The site idea came to me when someone mailed me information about two Middle Eastern lifts in Nadeem Shravan’s Dhadkan (2000). I searched online for the audio files of the two originals and was zapped when I heard them. It was plain, blatant plagiarism. Worse, they got paid for it. Even worse (and funny!), they claimed that they deserved a Filmfare award for Best Music in Dhadkan!
That’s when I uploaded an edited sample of the original tracks on a free server and spread the links in some music discussion forums. This was picked up by a publication no less than India Today, but since they were direct audio links (and not as a website), they did not know who did this. But, it was featured on the last page in India Today, in the issue dated 3 November 2001. A lot of people visited the site due to that article and mailed me! That’s when I decided to create an online catalogue of such lifts, but extended the scope to other South Indian film songs too, besides Hindi.

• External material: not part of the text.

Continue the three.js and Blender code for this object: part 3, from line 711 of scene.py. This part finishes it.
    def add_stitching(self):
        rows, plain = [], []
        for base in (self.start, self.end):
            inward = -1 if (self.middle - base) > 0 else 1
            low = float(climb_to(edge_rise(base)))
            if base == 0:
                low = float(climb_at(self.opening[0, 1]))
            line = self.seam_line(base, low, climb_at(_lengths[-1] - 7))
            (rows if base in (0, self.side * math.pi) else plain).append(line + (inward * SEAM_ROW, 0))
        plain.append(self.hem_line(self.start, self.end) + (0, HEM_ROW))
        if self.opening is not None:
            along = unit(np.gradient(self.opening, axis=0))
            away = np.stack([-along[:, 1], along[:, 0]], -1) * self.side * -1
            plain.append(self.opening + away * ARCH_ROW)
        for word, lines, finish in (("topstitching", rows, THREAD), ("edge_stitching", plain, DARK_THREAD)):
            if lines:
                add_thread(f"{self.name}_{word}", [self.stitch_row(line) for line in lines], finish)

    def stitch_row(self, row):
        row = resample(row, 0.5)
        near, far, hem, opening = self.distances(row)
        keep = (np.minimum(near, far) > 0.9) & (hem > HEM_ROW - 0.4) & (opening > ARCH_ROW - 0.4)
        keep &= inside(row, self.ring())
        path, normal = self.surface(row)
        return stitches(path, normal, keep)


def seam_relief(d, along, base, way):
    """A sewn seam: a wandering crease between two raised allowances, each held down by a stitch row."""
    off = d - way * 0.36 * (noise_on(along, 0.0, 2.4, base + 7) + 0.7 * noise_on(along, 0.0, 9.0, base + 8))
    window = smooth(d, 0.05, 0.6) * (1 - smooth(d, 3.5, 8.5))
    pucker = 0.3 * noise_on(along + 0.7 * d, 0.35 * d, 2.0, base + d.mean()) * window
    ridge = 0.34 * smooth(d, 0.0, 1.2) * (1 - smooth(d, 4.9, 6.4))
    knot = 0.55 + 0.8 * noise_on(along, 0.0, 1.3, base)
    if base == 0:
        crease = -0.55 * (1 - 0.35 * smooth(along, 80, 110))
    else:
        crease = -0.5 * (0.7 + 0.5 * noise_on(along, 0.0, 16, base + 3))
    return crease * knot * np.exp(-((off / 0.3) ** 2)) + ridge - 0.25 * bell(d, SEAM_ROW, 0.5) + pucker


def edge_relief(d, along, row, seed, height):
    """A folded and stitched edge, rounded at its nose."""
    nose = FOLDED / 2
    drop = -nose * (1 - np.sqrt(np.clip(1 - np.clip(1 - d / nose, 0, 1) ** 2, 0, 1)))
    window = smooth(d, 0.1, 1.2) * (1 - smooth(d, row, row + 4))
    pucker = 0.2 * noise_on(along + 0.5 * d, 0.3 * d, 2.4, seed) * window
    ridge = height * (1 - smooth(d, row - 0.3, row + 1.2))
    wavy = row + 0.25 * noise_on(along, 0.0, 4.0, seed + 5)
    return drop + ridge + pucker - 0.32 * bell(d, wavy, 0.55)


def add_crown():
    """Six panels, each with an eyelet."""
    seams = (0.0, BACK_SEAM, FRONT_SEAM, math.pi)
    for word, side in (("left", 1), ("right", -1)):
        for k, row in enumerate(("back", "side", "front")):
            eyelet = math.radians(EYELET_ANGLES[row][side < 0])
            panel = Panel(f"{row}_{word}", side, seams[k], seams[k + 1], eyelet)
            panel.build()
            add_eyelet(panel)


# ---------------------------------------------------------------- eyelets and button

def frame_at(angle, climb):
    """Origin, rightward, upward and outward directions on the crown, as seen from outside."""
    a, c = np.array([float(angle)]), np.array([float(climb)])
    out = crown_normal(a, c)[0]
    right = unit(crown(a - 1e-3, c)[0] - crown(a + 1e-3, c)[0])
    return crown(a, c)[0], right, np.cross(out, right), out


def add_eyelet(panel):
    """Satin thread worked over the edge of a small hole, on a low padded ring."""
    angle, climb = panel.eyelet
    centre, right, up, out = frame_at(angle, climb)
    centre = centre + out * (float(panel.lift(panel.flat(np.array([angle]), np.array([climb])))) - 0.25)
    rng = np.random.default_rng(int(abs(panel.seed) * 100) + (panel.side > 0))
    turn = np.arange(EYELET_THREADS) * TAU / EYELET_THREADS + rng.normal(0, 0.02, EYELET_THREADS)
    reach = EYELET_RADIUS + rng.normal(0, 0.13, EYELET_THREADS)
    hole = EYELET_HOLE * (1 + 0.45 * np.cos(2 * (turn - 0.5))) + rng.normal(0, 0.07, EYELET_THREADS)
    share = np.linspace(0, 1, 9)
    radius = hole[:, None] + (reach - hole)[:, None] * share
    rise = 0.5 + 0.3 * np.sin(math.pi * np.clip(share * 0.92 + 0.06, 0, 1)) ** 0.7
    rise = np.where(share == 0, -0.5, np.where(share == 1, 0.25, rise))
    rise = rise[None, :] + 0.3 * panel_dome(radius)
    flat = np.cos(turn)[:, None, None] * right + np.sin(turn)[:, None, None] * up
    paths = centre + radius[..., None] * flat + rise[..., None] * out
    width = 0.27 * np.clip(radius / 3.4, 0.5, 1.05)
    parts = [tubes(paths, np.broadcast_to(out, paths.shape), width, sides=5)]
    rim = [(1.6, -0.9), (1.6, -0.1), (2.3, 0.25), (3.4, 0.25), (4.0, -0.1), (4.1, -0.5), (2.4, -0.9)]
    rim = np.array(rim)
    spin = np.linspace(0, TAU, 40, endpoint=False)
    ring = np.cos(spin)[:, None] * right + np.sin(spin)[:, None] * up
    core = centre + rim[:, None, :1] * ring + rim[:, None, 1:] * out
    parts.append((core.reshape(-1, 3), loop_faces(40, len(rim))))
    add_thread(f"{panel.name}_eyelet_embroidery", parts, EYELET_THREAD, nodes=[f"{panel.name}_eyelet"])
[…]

Why do you think music plagiarism is so rampant in Indian films?
There are quite a few Asian and European countries that lift Indian film songs without permission. But their music industries are rather small and barring a YouTube video here and there, we do not get to hear them. But there are famous instances of the Greeks lifting liberally from our music.
As for why it is happening in India, I really couldn’t pin down an answer. We have such a treasure trove of classical music and so many cultural/folk musical traditions. And a composer goes out of his way to find a Greek source — RD Burman’s 'Mehbooba' from Sholay (1975), to be specific — and makes it sound so appropriate to an Indian filmi situation... now that’s the height of creativity. But, the unfortunate part is that as an artist, there is no integrity in that act. In the West, artists source the original’s details, pay the necessary royalty, and credit the original in every version, complete with the lyricist and record label mentioned in the CD. In that case, the intent of the artist comes out clearly and people appreciate that level of honesty.

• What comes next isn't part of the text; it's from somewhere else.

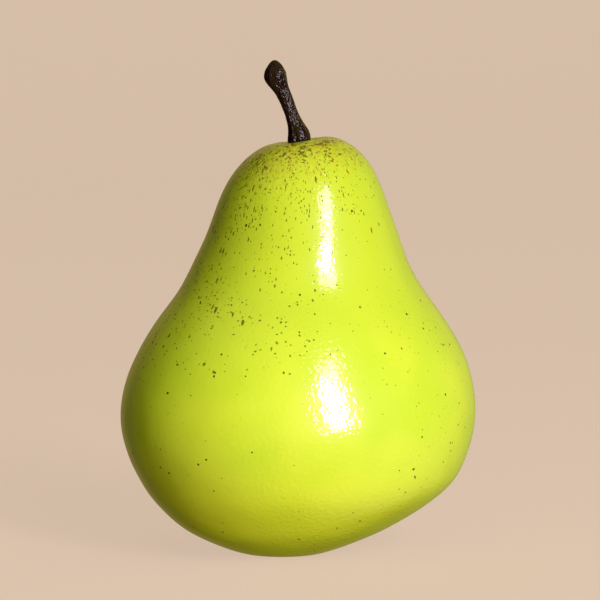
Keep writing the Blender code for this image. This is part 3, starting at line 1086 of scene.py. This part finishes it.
@dataclass(frozen=True)
class Studio:
    """The pale paper sweep, the soft lights and the camera."""

    paper: StudioPaper = StudioPaper()
    aim: Triple = (0.0004, 0.0, 0.0678)
    camera_distance: float = 1.0
    camera_elevation: float = 5.0
    frame_width: float = 0.161
    sensor: float = 36.0
    sweep_radius: float = 2.6
    sweep_height: float = 3.0
    sweep_bend: float = 0.9
    floor_gap: float = 0.00015
    room: Colour = (0.003, 0.003, 0.004)
    beyond: Colour = (0.66, 0.5, 0.4)
    glows: tuple[Glow, ...] = (
        Glow(0, 10, 5, 42, (0.205, 0.218, 0.075)),
        Glow(-20, 5, 5, 40, (0.092, 0.094, 0.003)),
        Glow(-45, 5, 5, 45, (0.08, 0.076, 0.003)),
        Glow(-25, 35, 5, 40, (0.28, 0.295, 0.01)),
        Glow(18, -12, 5, 40, (0.132, 0.14, 0.05)),
        Glow(45, 5, 5, 45, (0.01, 0.01, 0.14)),
        Glow(90, 5, 5, 45, (0.025, 0.026, 0.027)),
        Glow(140, 5, 10, 50, (0.34, 0.37, 0.09)),
        Glow(180, 3, 14, 42, (0.205, 0.186, 0.03)),
        Glow(180, 28, 5, 30, (0.14, 0.09, 0.05)),
        Glow(-155, 0, 10, 40, (0.038, 0.005, 0.025)),
        Glow(0, 85, 10, 60, (0.43, 0.412, 0.092)),
        Glow(10, -40, 5, 45, (0.08, 0.072, 0.013)),
        Glow(0, -62, 5, 40, (0.162, 0.14, 0.028)),
        Glow(30, -50, 5, 45, (0.08, 0.074, 0.005)),
        Glow(-28, -38, 5, 45, (0.14, 0.11, 0.022)),
        Glow(0, -88, 10, 55, (0.31, 0.277, 0.01)),
        Glow(-90, -45, 5, 45, (0.028, 0.005, 0.01)),
        Glow(90, -45, 5, 45, (0.316, 0.33, 0.168)),
    )
    lights: tuple[Softbox, ...] = (
        Softbox("key_softbox", 30.6, 11.8, 1.3, 0.29, 0.906, 23.0, 7.0),
        Softbox("key_softbox_top", 32.6, 37.5, 1.3, 0.29, 0.296, 5.8, 7.0),
        Softbox("back_fill", 180.0, 0.0, 3.00, 0.6, 0.6, 16.0, fruit_only=True),
    )

    def build_camera(self) -> None:
        """Sets the camera up in front of the fruit."""
        lens = bpy.data.cameras.new("studio_camera")
        lens.sensor_width = self.sensor
        lens.lens = self.sensor * self.camera_distance / self.frame_width
        lens.clip_start, lens.clip_end = 0.01, 20.0
        camera = add_to_scene("studio_camera", lens)
        away = around(0.0, self.camera_elevation)
        camera.location = Vector(self.aim) + away * self.camera_distance
        camera.rotation_euler = away.to_track_quat("Z", "Y").to_euler()
        bpy.context.scene.camera = camera

    def build_sweep(self) -> Object:
        """Turns a wide paper bowl whose floor runs up into its wall without an edge, and faces it inwards.

        Returns:
            The sweep.
        """
        floor = self.sweep_radius - self.sweep_bend
        knots = [(floor, 0.0), (floor + 0.63, 0.26), (self.sweep_radius, self.sweep_bend)]
        bend = smooth_curve(knots, (1.0, 0.0), (0.0, 1.0), 8).tolist()
        bm = bmesh.new()
        draw_line(bm, [(0.0, 0.0), (0.4 * floor, 0.0), *bend, (self.sweep_radius, self.sweep_height)])
        turn_round(bm, 96, 1e-6)
        for face in bm.faces:
            face.normal_update()
            if face.normal.dot(Vector((0, 0, 1.0)) - face.calc_center_median()) < 0:
                face.normal_flip()
        move(bm, 0.0, 0.0, -self.floor_gap)
        sweep = add_mesh(bm, "studio_sweep", self.paper.material())
        sweep.visible_diffuse = sweep.visible_glossy = sweep.visible_shadow = False
        return sweep

    def build_world(self) -> None:
        """Fills the room with soft light, patch by patch, but shows the lens a plain tone."""
        r = Recipe(bpy.data.worlds.new("studio_room"))
        way = r.node("ShaderNodeTexCoord").outputs["Generated"]
        tone = self.room
        for glow in self.glows:
            tone = r.shifted(tone, glow.shine(r, way))
        room = r.node("ShaderNodeBackground", None, {"Color": tone, "Strength": 1.0})
        plain = r.node("ShaderNodeBackground", None, {"Color": self.beyond, "Strength": 1.0})
        seen = r.node("ShaderNodeLightPath").outputs["Is Camera Ray"]
        both = r.node("ShaderNodeMixShader", None, {0: seen, 1: room.outputs[0], 2: plain.outputs[0]})
        r.node("ShaderNodeOutputWorld", None, {"Surface": both.outputs[0]})
        bpy.context.scene.world = r.holder

    def build(self) -> None:
        """Builds the whole studio and sets how its picture is developed."""
        self.build_camera()
        sweep = self.build_sweep()
        self.build_world()
        for light in self.lights:
            light.build(Vector(self.aim), sweep)
        view = bpy.context.scene.view_settings
        view.view_transform = "Standard"
        view.look = "None"
        view.exposure, view.gamma = 0.0, 1.0


def middle_of(node: str) -> Point:
    """Finds X and Y of the middle of a frame solid's box."""
    low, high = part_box(node)
    return ((low.x + high.x) / 2, (low.y + high.y) / 2)


def main() -> None:
    """Builds the studio, the fruit, the stalk and the calyx, in that order."""
    logging.basicConfig(level=logging.INFO, format="%(message)s")
    Studio().build()
    foot = middle_of("calyx_cup")
    core = (foot[0] - Fruit.foot_shift, foot[1])
    Fruit(core, LacqueredSkin(foot)).build()
    Stalk(core).build()
    Calyx(foot).build()


if __name__ == "__main__":
    main()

To put it simply, I think we as a country have forgotten finer details in life such as honesty and integrity. You can see it every day on the road — the way we drive, without caring for any lanes or rules, and even shout at people who actually follow the rules.
I get a lot of mails telling me they do not care if a song is copied and that they love the copied version more than the original. That’s so beside the point — however simplistic it may sound, I give them a scenario where we are allowed to open any source/book in our exams, in school. If that can be legitimized, plagiarism can be, too. Worse, these composers make a living out of this!
But in the current hyper-connected times, I notice that things have changed dramatically. Any lift is usually discovered in a matter of minutes and there are tons of YouTube commentary in the next hour. Earlier, I seemed to be the only person cataloguing these lifts. Now, the whole world does!
How do you balance your website, blog, and daily life?
To be honest, with great difficulty. I have a full-time job, two blogs and two kids. But it's the passion for music that keeps me going, even though I have never learnt music formally. It's perhaps the regret of not having done it that keeps me attached to this periphery of music.
Do you get a lot of tips from your audiences?
Everything in the site is from people, either shared with me directly or posted in a corner of the internet. I merely collect them, add the audio clips, and add commentary from my perspective.
Which composer, according to you, is the worst offender?
Despite the fact that I love many of their songs, I would hand that title to Nadeem Shravan. This is more for their loud and aggressive soundbites to media about how talented they are. Pritam was, during a phase, as good (or bad!) as Nadeem Shravan, but he seems to have moved on from that point.
With so many songs 'lifted' and 'copied' on your website, does it make you jaded about the future of Indian film music?
Not at all. The percentage of lifts (at least as decided by the catalogue on my site) is dwarfed in front of the number of original songs produced by the Indian film industry (across languages). Probably in an attempt to showcase the other side and in a way to undo the damage I might have unleashed, I started a music review blog in 2005. The blog completes 12 years on 22 July, incidentally, and I have made it a point to keep it language-agnostic, given my love for Indian film music without any preference for one specific language.